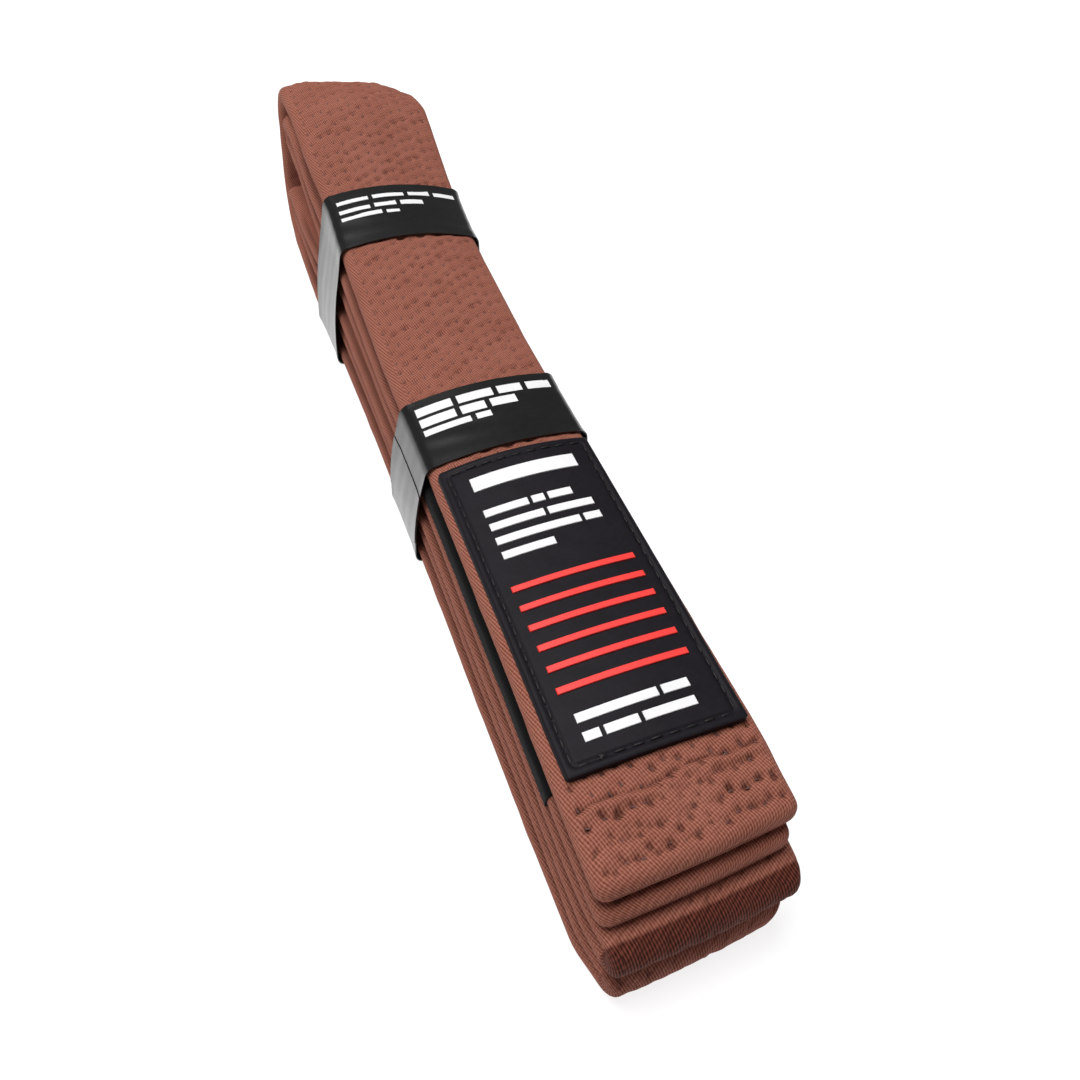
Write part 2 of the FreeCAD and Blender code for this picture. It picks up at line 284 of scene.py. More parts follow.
def sampled_route(corners, step=0.25):
    """Points every step along a route of (y, z, radius, shift) with rounded corners."""
    points = []
    for i in range(1, len(corners) - 1):
        before, here, after = (np.array(corners[i + d][:2]) for d in (-1, 0, 1))
        radius = corners[i][2]
        heading = unit(here - before)
        leaving = unit(after - here)
        cross = heading[0] * leaving[1] - heading[1] * leaving[0]
        turn = math.atan2(cross, heading @ leaving)
        reach = radius * math.tan(abs(turn) / 2)
        start = here - heading * reach
        normal = np.array([-heading[1], heading[0]]) * math.copysign(1, turn)
        centre = start + normal * radius
        first = math.atan2(*(start - centre)[::-1])
        for share in np.linspace(0, 1, max(3, int(abs(turn) * radius / step))):
            angle = first + turn * share
            spot = centre + radius * np.array([math.cos(angle), math.sin(angle)])
            points.append((spot[0], spot[1], corners[i][3]))
    first, last = ((y, z, shift) for y, z, _, shift in (corners[0], corners[-1]))
    return np.array([first, *points, last])


class Line:
    """A smooth centre line that gives a place and a normal at any length along it."""

    def __init__(self, corners):
        points = sampled_route(corners)
        self.points = points[np.append(True, gaps(points[:, :2]) > 1e-6)]
        self.at = np.append(0, np.cumsum(gaps(self.points[:, :2])))
        self.length = self.at[-1]

    def place(self, s):
        """(y, z, shift) at lengths s."""
        return [np.interp(s, self.at, self.points[:, k]) for k in range(3)]

    def normal(self, s, reach=0.35):
        """Unit normals, to the left of the way along, at lengths s."""
        y0, z0, _ = self.place(s - reach)
        y1, z1, _ = self.place(s + reach)
        size = np.hypot(y1 - y0, z1 - z0)
        return -(z1 - z0) / size, (y1 - y0) / size

    def steps(self, fine, coarse=0.0, fine_where=lambda y, s: True):
        """Lengths along the line, finely spaced throughout or where fine_where(y, s) is true."""
        s = 0.0
        found = [s]
        while s < self.length - fine:
            s += fine if fine_where(self.place(s)[0], s) else coarse
            found.append(min(s, self.length))
        if self.length - found[-1] > 1e-6:
            found.append(self.length)
        return np.array(found)


def legs_between(leg, rearwards):
    """The bends of one leg from the flat front half to the looped end, or back."""
    bends = [(FLAT_END_Y, front_z[leg], 90.0, leg_shift[leg]),
             (BAND_BEND_Y, band_z[leg], 40.0, leg_shift[leg]),
             (REAR_BEND_Y, rear_z[leg], 30.0, leg_shift[leg])]
    return bends if rearwards else bends[::-1]


def inner_loop(leg, tight):
    """From the front half along a leg, round its loop, and back along the leg above."""
    loop = [(INNER_LOOP_Y, rear_z[k], REAR_PITCH * tight, leg_shift[k]) for k in (leg, leg + 1)]
    return legs_between(leg, True) + loop + legs_between(leg + 1, False)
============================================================
### SHORT TASK
Take the lines above and print them exactly.

### TASK RESULT
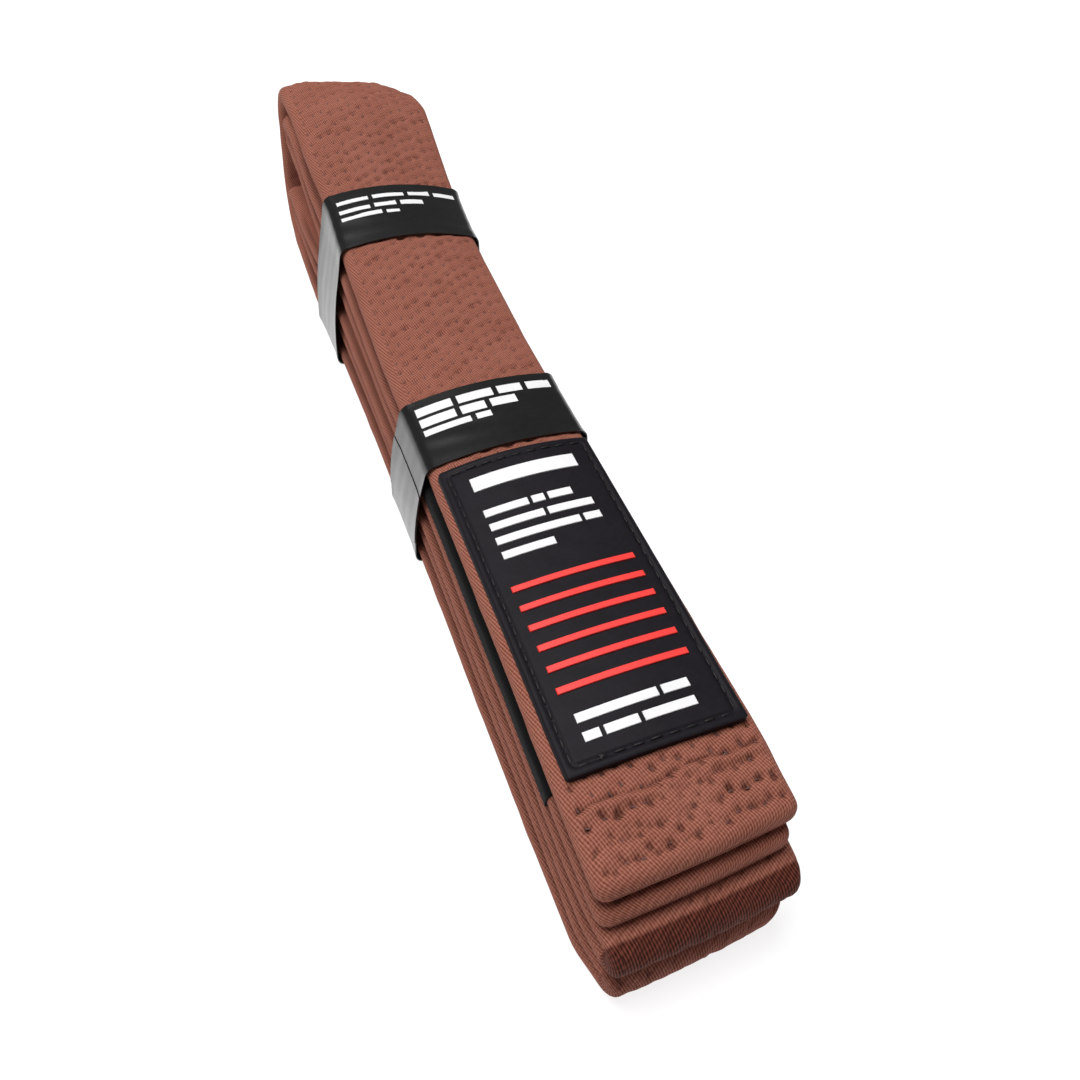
Write part 2 of the FreeCAD and Blender code for this picture. It picks up at line 284 of scene.py. More parts follow.
def sampled_route(corners, step=0.25):
    """Points every step along a route of (y, z, radius, shift) with rounded corners."""
    points = []
    for i in range(1, len(corners) - 1):
        before, here, after = (np.array(corners[i + d][:2]) for d in (-1, 0, 1))
        radius = corners[i][2]
        heading = unit(here - before)
        leaving = unit(after - here)
        cross = heading[0] * leaving[1] - heading[1] * leaving[0]
        turn = math.atan2(cross, heading @ leaving)
        reach = radius * math.tan(abs(turn) / 2)
        start = here - heading * reach
        normal = np.array([-heading[1], heading[0]]) * math.copysign(1, turn)
        centre = start + normal * radius
        first = math.atan2(*(start - centre)[::-1])
        for share in np.linspace(0, 1, max(3, int(abs(turn) * radius / step))):
            angle = first + turn * share
            spot = centre + radius * np.array([math.cos(angle), math.sin(angle)])
            points.append((spot[0], spot[1], corners[i][3]))
    first, last = ((y, z, shift) for y, z, _, shift in (corners[0], corners[-1]))
    return np.array([first, *points, last])


class Line:
    """A smooth centre line that gives a place and a normal at any length along it."""

    def __init__(self, corners):
        points = sampled_route(corners)
        self.points = points[np.append(True, gaps(points[:, :2]) > 1e-6)]
        self.at = np.append(0, np.cumsum(gaps(self.points[:, :2])))
        self.length = self.at[-1]

    def place(self, s):
        """(y, z, shift) at lengths s."""
        return [np.interp(s, self.at, self.points[:, k]) for k in range(3)]

    def normal(self, s, reach=0.35):
        """Unit normals, to the left of the way along, at lengths s."""
        y0, z0, _ = self.place(s - reach)
        y1, z1, _ = self.place(s + reach)
        size = np.hypot(y1 - y0, z1 - z0)
        return -(z1 - z0) / size, (y1 - y0) / size

    def steps(self, fine, coarse=0.0, fine_where=lambda y, s: True):
        """Lengths along the line, finely spaced throughout or where fine_where(y, s) is true."""
        s = 0.0
        found = [s]
        while s < self.length - fine:
            s += fine if fine_where(self.place(s)[0], s) else coarse
            found.append(min(s, self.length))
        if self.length - found[-1] > 1e-6:
            found.append(self.length)
        return np.array(found)


def legs_between(leg, rearwards):
    """The bends of one leg from the flat front half to the looped end, or back."""
    bends = [(FLAT_END_Y, front_z[leg], 90.0, leg_shift[leg]),
             (BAND_BEND_Y, band_z[leg], 40.0, leg_shift[leg]),
             (REAR_BEND_Y, rear_z[leg], 30.0, leg_shift[leg])]
    return bends if rearwards else bends[::-1]


def inner_loop(leg, tight):
    """From the front half along a leg, round its loop, and back along the leg above."""
    loop = [(INNER_LOOP_Y, rear_z[k], REAR_PITCH * tight, leg_shift[k]) for k in (leg, leg + 1)]
    return legs_between(leg, True) + loop + legs_between(leg + 1, False)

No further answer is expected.